_WORK TO COMPLETE_. Your task is to return, exactly, the run of lines starting at the line holding "hide_parts(NODE)" and ending at the line holding "CAMERA_ROLL = math.radians(0.322)", both ends included and no other lines.

◆ ◆ ◆

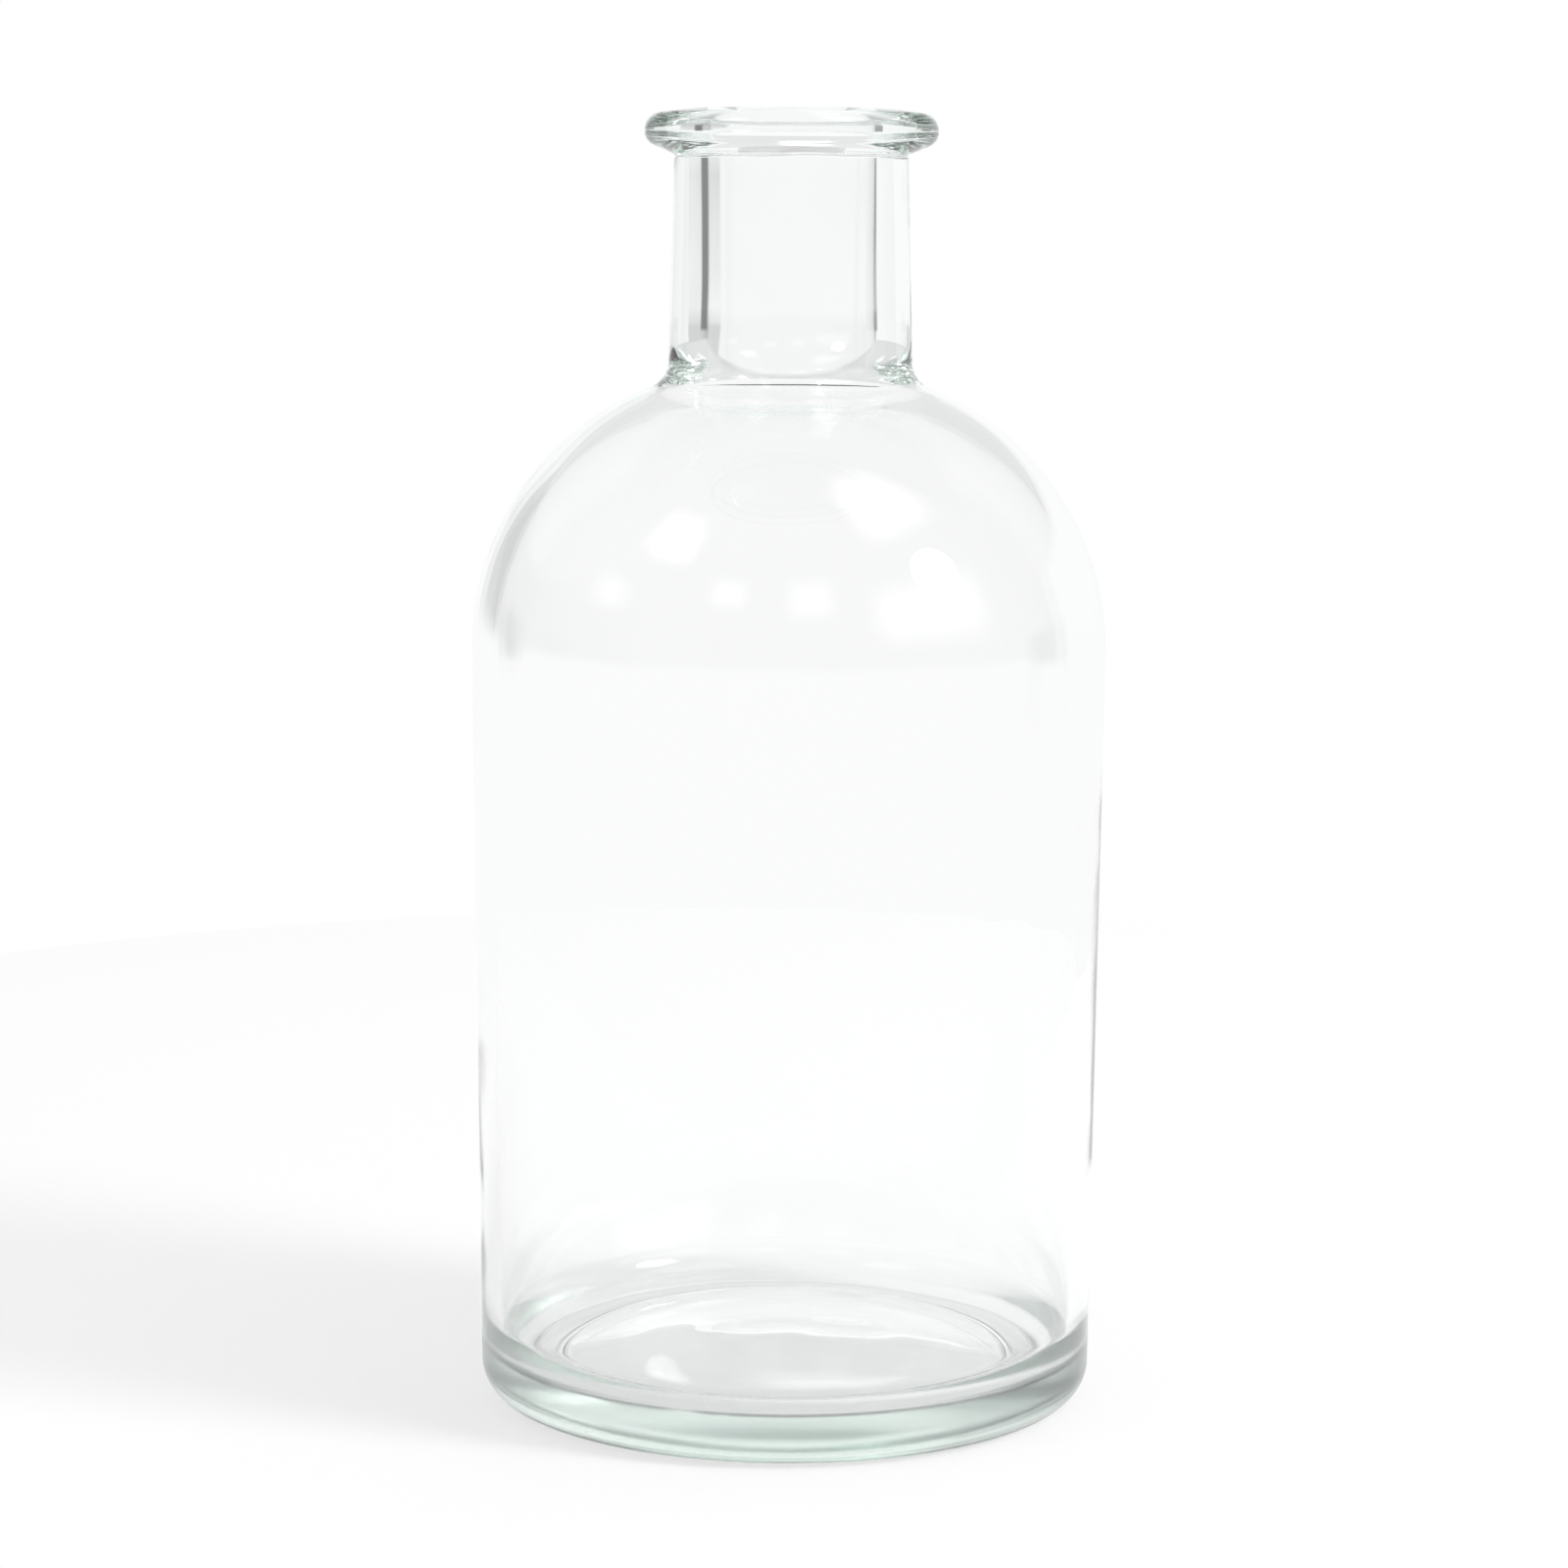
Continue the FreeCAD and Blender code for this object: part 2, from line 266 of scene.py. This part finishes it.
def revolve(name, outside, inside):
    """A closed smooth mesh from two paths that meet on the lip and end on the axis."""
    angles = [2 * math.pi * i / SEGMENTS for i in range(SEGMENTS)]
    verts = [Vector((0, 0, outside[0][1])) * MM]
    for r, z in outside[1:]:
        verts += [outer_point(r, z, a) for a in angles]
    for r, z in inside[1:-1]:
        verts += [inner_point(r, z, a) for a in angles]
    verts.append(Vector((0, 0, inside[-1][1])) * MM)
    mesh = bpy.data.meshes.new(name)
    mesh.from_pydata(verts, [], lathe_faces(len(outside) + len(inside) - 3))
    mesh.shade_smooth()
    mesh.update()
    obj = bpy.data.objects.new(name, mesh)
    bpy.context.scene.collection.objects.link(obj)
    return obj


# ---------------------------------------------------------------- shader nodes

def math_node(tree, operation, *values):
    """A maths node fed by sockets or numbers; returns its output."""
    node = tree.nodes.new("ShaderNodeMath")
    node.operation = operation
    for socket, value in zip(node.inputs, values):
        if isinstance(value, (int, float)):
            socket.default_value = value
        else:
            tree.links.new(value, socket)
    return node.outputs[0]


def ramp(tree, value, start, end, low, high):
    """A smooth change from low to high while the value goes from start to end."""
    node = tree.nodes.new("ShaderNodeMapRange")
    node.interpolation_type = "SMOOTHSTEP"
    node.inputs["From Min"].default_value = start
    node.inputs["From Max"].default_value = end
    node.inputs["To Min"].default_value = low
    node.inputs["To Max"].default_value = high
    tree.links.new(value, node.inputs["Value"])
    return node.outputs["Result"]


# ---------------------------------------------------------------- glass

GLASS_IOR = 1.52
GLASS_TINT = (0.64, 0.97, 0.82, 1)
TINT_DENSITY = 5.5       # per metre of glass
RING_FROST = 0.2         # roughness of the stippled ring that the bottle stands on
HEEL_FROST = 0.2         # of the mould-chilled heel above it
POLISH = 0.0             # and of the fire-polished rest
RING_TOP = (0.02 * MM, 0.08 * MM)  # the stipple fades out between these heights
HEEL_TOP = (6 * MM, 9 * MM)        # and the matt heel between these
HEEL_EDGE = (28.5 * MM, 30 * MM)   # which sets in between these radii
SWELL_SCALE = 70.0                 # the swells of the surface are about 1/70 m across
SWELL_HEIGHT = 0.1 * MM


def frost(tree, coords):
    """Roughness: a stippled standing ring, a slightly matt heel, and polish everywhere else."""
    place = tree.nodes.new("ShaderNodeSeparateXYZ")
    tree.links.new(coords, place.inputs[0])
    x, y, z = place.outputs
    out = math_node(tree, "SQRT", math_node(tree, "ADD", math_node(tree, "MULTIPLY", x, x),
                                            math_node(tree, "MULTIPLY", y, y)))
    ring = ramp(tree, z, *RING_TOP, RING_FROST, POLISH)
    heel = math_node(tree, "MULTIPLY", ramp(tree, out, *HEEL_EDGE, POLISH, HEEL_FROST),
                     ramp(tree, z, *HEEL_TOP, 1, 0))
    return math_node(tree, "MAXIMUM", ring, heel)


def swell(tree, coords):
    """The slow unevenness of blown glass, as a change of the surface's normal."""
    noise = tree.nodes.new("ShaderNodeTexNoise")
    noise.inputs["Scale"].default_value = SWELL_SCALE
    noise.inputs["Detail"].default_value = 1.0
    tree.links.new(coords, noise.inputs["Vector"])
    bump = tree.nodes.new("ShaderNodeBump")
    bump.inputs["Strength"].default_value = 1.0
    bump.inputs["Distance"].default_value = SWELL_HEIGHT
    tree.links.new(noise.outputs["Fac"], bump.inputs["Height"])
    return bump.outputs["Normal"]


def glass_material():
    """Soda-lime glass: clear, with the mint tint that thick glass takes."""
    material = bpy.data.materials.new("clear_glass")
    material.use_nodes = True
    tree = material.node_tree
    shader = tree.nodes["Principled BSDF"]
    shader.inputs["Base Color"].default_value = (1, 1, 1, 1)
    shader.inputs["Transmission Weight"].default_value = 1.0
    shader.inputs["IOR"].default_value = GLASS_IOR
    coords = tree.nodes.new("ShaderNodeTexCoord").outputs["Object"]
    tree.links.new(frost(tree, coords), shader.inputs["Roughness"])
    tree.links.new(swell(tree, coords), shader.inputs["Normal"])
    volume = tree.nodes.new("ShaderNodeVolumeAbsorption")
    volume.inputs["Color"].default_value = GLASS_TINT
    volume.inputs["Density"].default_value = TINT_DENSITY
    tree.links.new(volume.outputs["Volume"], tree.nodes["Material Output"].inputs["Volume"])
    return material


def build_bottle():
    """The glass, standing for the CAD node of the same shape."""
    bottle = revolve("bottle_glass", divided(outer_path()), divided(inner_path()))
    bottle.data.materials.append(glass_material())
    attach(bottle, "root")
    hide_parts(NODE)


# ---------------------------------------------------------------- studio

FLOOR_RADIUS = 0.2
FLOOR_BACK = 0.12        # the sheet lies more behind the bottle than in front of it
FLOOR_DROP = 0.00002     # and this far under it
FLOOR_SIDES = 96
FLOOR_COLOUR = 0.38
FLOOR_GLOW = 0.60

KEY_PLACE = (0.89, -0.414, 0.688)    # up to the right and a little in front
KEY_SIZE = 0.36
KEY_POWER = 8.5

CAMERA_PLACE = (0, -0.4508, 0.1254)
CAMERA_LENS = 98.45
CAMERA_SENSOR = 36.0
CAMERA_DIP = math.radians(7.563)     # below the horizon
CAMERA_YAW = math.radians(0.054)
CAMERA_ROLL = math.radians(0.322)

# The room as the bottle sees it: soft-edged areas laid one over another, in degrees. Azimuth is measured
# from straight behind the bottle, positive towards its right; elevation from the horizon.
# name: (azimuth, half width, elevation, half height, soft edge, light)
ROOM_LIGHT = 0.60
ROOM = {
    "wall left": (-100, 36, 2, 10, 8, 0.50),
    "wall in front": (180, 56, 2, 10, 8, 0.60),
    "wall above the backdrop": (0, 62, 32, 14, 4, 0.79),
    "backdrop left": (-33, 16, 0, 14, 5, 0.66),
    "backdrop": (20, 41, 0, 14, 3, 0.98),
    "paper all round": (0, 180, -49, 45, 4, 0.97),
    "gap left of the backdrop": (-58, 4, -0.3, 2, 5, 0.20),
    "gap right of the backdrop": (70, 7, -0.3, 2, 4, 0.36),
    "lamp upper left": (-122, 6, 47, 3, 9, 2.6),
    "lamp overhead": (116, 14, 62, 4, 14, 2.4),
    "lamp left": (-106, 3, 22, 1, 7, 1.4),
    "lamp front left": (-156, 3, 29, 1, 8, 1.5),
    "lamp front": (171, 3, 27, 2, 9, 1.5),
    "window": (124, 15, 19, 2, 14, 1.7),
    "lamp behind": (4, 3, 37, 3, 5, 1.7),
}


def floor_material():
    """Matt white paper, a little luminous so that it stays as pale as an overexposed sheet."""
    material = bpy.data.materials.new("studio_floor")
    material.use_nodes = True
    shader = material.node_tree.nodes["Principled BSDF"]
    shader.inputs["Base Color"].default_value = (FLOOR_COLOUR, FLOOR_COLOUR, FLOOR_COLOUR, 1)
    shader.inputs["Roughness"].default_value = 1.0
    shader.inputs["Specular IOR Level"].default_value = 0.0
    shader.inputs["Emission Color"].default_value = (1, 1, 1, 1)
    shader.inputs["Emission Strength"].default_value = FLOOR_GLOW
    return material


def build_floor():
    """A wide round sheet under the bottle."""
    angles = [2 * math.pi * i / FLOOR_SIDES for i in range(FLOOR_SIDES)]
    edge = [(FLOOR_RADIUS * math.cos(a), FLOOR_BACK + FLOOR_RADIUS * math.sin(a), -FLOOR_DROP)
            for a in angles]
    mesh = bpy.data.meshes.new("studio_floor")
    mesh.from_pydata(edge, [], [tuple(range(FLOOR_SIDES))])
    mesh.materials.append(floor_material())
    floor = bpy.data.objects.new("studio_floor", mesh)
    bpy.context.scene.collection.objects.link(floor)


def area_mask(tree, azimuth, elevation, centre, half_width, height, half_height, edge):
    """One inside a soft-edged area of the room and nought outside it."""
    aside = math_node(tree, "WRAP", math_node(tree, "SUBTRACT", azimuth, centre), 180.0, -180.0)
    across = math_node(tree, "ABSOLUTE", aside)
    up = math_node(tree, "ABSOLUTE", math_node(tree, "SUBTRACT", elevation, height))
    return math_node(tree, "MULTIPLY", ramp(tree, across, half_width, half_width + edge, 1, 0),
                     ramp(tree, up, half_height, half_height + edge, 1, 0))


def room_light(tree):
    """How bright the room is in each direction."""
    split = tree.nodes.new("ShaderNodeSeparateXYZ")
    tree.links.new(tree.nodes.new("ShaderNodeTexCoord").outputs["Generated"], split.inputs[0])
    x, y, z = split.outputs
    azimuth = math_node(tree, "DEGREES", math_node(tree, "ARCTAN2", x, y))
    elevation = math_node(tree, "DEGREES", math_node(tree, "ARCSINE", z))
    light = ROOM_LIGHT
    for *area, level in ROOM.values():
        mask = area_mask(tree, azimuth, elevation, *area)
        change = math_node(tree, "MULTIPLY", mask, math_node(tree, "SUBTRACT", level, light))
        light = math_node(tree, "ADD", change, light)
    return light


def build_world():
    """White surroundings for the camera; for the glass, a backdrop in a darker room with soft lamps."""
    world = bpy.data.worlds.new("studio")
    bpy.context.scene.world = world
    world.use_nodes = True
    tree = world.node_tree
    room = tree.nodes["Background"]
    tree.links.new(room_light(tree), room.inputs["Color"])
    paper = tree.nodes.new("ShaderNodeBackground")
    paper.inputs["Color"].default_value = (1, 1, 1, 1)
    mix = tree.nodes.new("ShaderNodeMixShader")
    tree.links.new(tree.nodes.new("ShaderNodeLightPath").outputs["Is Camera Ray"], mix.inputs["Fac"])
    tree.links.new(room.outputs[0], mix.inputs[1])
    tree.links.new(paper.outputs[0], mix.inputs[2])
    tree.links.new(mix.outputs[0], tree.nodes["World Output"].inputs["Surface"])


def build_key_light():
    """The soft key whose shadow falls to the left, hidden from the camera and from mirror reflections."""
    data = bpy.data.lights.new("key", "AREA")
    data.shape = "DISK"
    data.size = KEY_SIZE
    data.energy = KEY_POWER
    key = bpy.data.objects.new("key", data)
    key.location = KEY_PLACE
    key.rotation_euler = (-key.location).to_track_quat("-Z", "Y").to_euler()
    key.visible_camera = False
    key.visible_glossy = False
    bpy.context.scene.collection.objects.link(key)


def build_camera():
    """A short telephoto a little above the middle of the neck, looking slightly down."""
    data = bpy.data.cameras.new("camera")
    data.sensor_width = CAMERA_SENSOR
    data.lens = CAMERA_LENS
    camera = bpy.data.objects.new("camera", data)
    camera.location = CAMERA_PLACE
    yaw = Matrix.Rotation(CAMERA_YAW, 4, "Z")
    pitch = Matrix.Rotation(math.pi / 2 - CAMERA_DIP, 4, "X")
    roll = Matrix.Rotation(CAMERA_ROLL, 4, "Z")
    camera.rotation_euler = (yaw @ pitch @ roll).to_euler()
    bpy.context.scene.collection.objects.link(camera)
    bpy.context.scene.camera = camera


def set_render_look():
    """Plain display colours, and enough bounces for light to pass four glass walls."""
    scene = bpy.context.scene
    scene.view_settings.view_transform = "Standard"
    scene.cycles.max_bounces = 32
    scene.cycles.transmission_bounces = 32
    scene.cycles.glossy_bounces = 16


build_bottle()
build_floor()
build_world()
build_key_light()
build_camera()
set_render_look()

◆ ◆ ◆

_SOLUTION TO THIS PROBLEM_.
    hide_parts(NODE)


# ---------------------------------------------------------------- studio

FLOOR_RADIUS = 0.2
FLOOR_BACK = 0.12        # the sheet lies more behind the bottle than in front of it
FLOOR_DROP = 0.00002     # and this far under it
FLOOR_SIDES = 96
FLOOR_COLOUR = 0.38
FLOOR_GLOW = 0.60

KEY_PLACE = (0.89, -0.414, 0.688)    # up to the right and a little in front
KEY_SIZE = 0.36
KEY_POWER = 8.5

CAMERA_PLACE = (0, -0.4508, 0.1254)
CAMERA_LENS = 98.45
CAMERA_SENSOR = 36.0
CAMERA_DIP = math.radians(7.563)     # below the horizon
CAMERA_YAW = math.radians(0.054)
CAMERA_ROLL = math.radians(0.322)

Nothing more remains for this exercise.